Try consider $p=2^{16}+1$ is a prime, take one primitive root called $g$. Notice that every primitive root must congruent to $g^k\pmod{p}$ where $k$ is an odd integer.

The statement is only true if $p$ is not a Fermat prime, i.e. $p \neq 2^{2^n}+1$ for any positive integer $n$. Writing $a \equiv g^x, b \equiv g^y, c \equiv g^z \pmod{p}$ for some primitive root $g$ and integers $x,y,z$, we see that the statement is equivalent to the following: Do there exist integers $x, y, z$ such that $\gcd(x, p-1) = \gcd(y, p-1) = \gcd(z, p-1) = 1$ such that $\gcd(x+y+z, p-1) > 1$? And now, I claim that this is true if and only if $p$ is not a Fermat prime. First, assume that $p$ was not a Fermat prime. Then, there exists an odd prime $q$ dividing $p-1$. Choose $x\equiv 1\pmod{q}, y\equiv 1\pmod{q}, z\equiv -2\pmod{q}$, and $x, y, z \equiv 1\pmod{\frac{p-1}{q^{\nu_q(p-1)}}}$ (we can do this by CRT). Then, the gcd condition is upheld, but $x+y+z\equiv 0\pmod{q}$, so $q\mid \gcd(x+y+z, p-1)$, so $\gcd(x+y+z, p-1) > 1$. Thus, it is possible when $p$ is not a fermat prime. If $p$ is a fermat prime, then $p-1 = 2^{2^n}$, and so the gcd condition is equivalent to $x,y,z$ being odd.

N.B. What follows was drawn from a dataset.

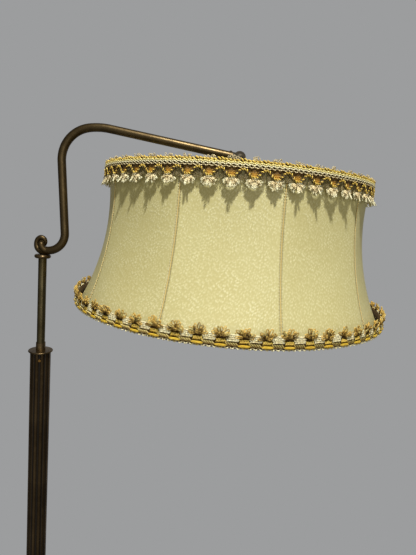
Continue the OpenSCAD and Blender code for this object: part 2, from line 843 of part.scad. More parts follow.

Then, $x+y+z$ is also odd, so we must necessarily have $\gcd(x+y+z, p-1) = 1$. So it is not possible when $p$ is a fermat prime. Thus, we've characterized all such $p$ for which this works, as desired. $\blacksquare$

Fun fact: If the constant $2023$ has been changed with another constant bigger than $65537$ then this problem would be equivalent to an open conjecture.